DATA SECTION
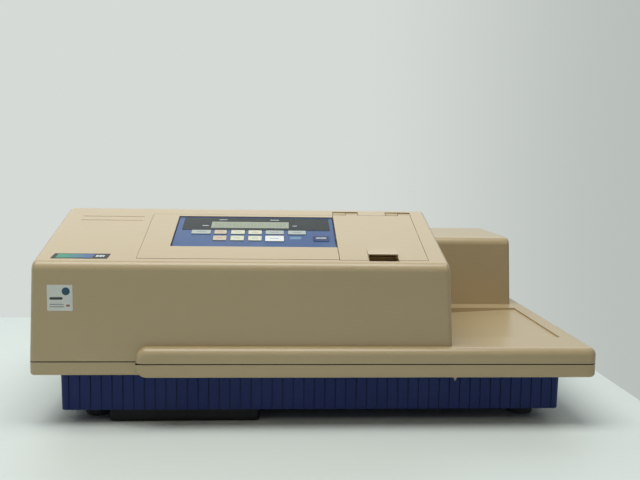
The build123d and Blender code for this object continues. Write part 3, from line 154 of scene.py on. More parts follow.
def slope_span(node: str) -> SlopeSpan:
    """Work out a flat piece's place on the sloped top from its box.

    Args:
        node: The CAD node, a slab that lies along the slope.

    Returns:
        Its edges across and up the slope, and the height of its face over the slope.
    """
    low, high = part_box(node)
    rise, run = sin(SLOPE_ANGLE), cos(SLOPE_ANGLE)
    length = ((high.y - low.y) * run - (high.z - low.z) * rise) / (run**2 - rise**2)
    out, up = low.y - HOUSING_FRONT, high.z - SLOPE_FOOT - length * rise
    start, top = out * run + up * rise, up * run - out * rise
    edges = ((low.x - LEFT_EDGE), (high.x - LEFT_EDGE), start, start + length, top)
    return SlopeSpan(*(edge / MM for edge in edges))


class Graph:
    """Short way to add and join the nodes of a shader or geometry tree."""

    def __init__(self, tree: Tree) -> None:
        """Keep the tree that is being built."""
        self.tree = tree

    def link(self, source: Socket, target: Socket) -> None:
        """Join one socket to another."""
        self.tree.links.new(source, target)

    def fill(self, made: bpy.types.Node, inputs: dict[Any, Any]) -> None:
        """Set a node's inputs, each to a value or to the socket that feeds it."""
        for key, value in inputs.items():
            if isinstance(value, Socket):
                self.link(value, made.inputs[key])
            else:
                made.inputs[key].default_value = value

    def node(self, kind: str, inputs: dict[Any, Any] | None = None, **settings: Any) -> bpy.types.Node:
        """Add a node.

        Args:
            kind: The node's type name.
            inputs: Socket name or number to a value, or to the socket that feeds it.
            **settings: Properties of the node itself.

        Returns:
            The new node.
        """
        made = self.tree.nodes.new(kind)
        for key, value in settings.items():
            setattr(made, key, value)
        self.fill(made, inputs or {})
        return made

    def math(self, operation: str, *values: Any) -> Socket:
        """Add a Math node on the given values and return its result."""
        return self.node("ShaderNodeMath", dict(enumerate(values)), operation=operation).outputs[0]

    def times(self, first: Any, second: Any) -> Socket:
        """Multiply two values."""
        return self.math("MULTIPLY", first, second)

    def blend(self, share: Any, first: Any, second: Any) -> Socket:
        """Mix two colours by a share and return the mixed colour."""
        return self.node("ShaderNodeMix", {0: share, 6: first, 7: second}, data_type="RGBA").outputs[2]

    def ramp(self, value: Any, low: float, high: float, first: float = 0.0, last: float = 1.0) -> Socket:
        """Map a value smoothly from one span to another and return the result."""
        inputs = {"Value": value, "From Min": low, "From Max": high, "To Min": first, "To Max": last}
        return self.node("ShaderNodeMapRange", inputs, interpolation_type="SMOOTHSTEP").outputs[0]

    def noise(self, vector: Socket, scale: Any, detail: float, distortion: float = 0.0) -> Socket:
        """Add a noise texture and return its value."""
        inputs = {"Vector": vector, "Scale": scale, "Detail": detail, "Distortion": distortion}
        return self.node("ShaderNodeTexNoise", inputs).outputs[0]

    def axis(self, vector: Socket, number: int) -> Socket:
        """Take one axis of a vector."""
        return self.node("ShaderNodeSeparateXYZ", {0: vector}).outputs[number]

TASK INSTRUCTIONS
What are the exact lines from the beginning of the material through the line containing "self.tree.links.new(source, target)"? Write out those lines alone.

ANSWER IN FULL
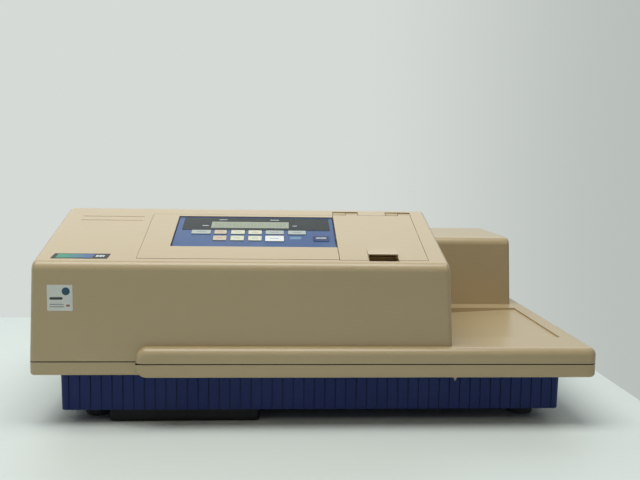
The build123d and Blender code for this object continues. Write part 3, from line 154 of scene.py on. More parts follow.
def slope_span(node: str) -> SlopeSpan:
    """Work out a flat piece's place on the sloped top from its box.

    Args:
        node: The CAD node, a slab that lies along the slope.

    Returns:
        Its edges across and up the slope, and the height of its face over the slope.
    """
    low, high = part_box(node)
    rise, run = sin(SLOPE_ANGLE), cos(SLOPE_ANGLE)
    length = ((high.y - low.y) * run - (high.z - low.z) * rise) / (run**2 - rise**2)
    out, up = low.y - HOUSING_FRONT, high.z - SLOPE_FOOT - length * rise
    start, top = out * run + up * rise, up * run - out * rise
    edges = ((low.x - LEFT_EDGE), (high.x - LEFT_EDGE), start, start + length, top)
    return SlopeSpan(*(edge / MM for edge in edges))


class Graph:
    """Short way to add and join the nodes of a shader or geometry tree."""

    def __init__(self, tree: Tree) -> None:
        """Keep the tree that is being built."""
        self.tree = tree

    def link(self, source: Socket, target: Socket) -> None:
        """Join one socket to another."""
        self.tree.links.new(source, target)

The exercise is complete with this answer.